* start *

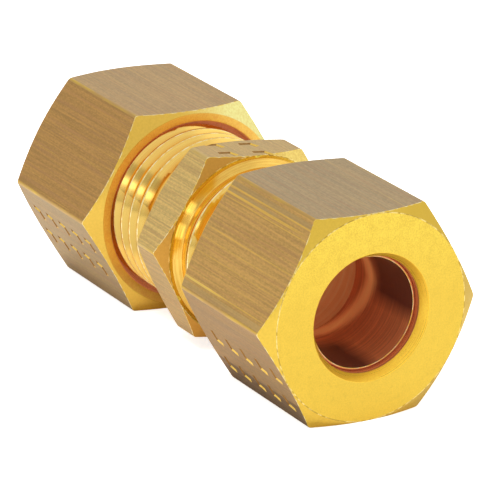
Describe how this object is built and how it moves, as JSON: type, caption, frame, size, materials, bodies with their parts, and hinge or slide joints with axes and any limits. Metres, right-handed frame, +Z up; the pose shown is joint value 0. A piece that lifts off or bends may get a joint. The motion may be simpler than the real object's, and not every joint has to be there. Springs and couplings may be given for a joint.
{
  "type": "compression union fitting",
  "caption": "Straight brass compression union with a hexagonal body, a threaded stub at each end, and hexagonal union nuts over compression rings.",
  "frame": {"origin": "middle of the union body on the tube's axis, halfway between the two tube stops", "axes": "+X along the tube's axis towards the near nut, +Z up with the nuts' flats level, +Y across"},
  "size_m": [0.0467, 0.0216, 0.019],
  "materials": {
    "body_brass": "machined brass, drawn flats on the hexagon, turned threads",
    "nut_brass": "drawn brass flats with lengthwise grain, turned end faces and chamfers",
    "ring_brass": "smooth turned brass"
  },
  "bodies": {
    "body": {"union_body": "body_brass"},
    "near_ring": {"near_ring": "ring_brass"},
    "near_nut": {"near_nut": "nut_brass"},
    "far_ring": {"far_ring": "ring_brass"},
    "far_nut": {"far_nut": "nut_brass"}
  },
  "joints": [
    {"name": "near_ring_travel", "type": "slide", "parent": "body", "child": "near_ring", "axis": [1, 0, 0], "range_m": [-0.00038, 0.00375]},
    {"name": "near_nut_turn", "type": "hinge", "parent": "near_ring", "child": "near_nut", "pos_m": [0, 0, 0], "axis": [1, 0, 0], "range_deg": [-91, 901]},
    {"name": "far_ring_travel", "type": "slide", "parent": "body", "child": "far_ring", "axis": [-1, 0, 0], "range_m": [-0.00147, 0.00265]},
    {"name": "far_nut_turn", "type": "hinge", "parent": "far_ring", "child": "far_nut", "pos_m": [0, 0, 0], "axis": [-1, 0, 0], "range_deg": [-355, 637]}
  ],
  "couplings": [
    {"joint": "near_nut_turn", "follows": "near_ring_travel", "rad_per_m": 4188.8},
    {"joint": "far_nut_turn", "follows": "far_ring_travel", "rad_per_m": 4188.8}
  ]
}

* end *

__Task brief__:
Nothing should be left out: repeat all of the data exactly.

__Task response__:
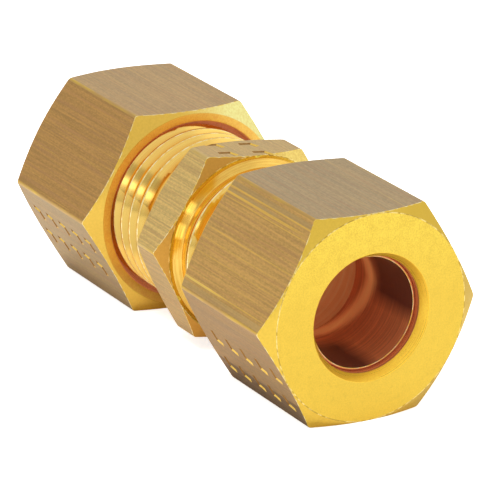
Describe how this object is built and how it moves, as JSON: type, caption, frame, size, materials, bodies with their parts, and hinge or slide joints with axes and any limits. Metres, right-handed frame, +Z up; the pose shown is joint value 0. A piece that lifts off or bends may get a joint. The motion may be simpler than the real object's, and not every joint has to be there. Springs and couplings may be given for a joint.
{
  "type": "compression union fitting",
  "caption": "Straight brass compression union with a hexagonal body, a threaded stub at each end, and hexagonal union nuts over compression rings.",
  "frame": {"origin": "middle of the union body on the tube's axis, halfway between the two tube stops", "axes": "+X along the tube's axis towards the near nut, +Z up with the nuts' flats level, +Y across"},
  "size_m": [0.0467, 0.0216, 0.019],
  "materials": {
    "body_brass": "machined brass, drawn flats on the hexagon, turned threads",
    "nut_brass": "drawn brass flats with lengthwise grain, turned end faces and chamfers",
    "ring_brass": "smooth turned brass"
  },
  "bodies": {
    "body": {"union_body": "body_brass"},
    "near_ring": {"near_ring": "ring_brass"},
    "near_nut": {"near_nut": "nut_brass"},
    "far_ring": {"far_ring": "ring_brass"},
    "far_nut": {"far_nut": "nut_brass"}
  },
  "joints": [
    {"name": "near_ring_travel", "type": "slide", "parent": "body", "child": "near_ring", "axis": [1, 0, 0], "range_m": [-0.00038, 0.00375]},
    {"name": "near_nut_turn", "type": "hinge", "parent": "near_ring", "child": "near_nut", "pos_m": [0, 0, 0], "axis": [1, 0, 0], "range_deg": [-91, 901]},
    {"name": "far_ring_travel", "type": "slide", "parent": "body", "child": "far_ring", "axis": [-1, 0, 0], "range_m": [-0.00147, 0.00265]},
    {"name": "far_nut_turn", "type": "hinge", "parent": "far_ring", "child": "far_nut", "pos_m": [0, 0, 0], "axis": [-1, 0, 0], "range_deg": [-355, 637]}
  ],
  "couplings": [
    {"joint": "near_nut_turn", "follows": "near_ring_travel", "rad_per_m": 4188.8},
    {"joint": "far_nut_turn", "follows": "far_ring_travel", "rad_per_m": 4188.8}
  ]
}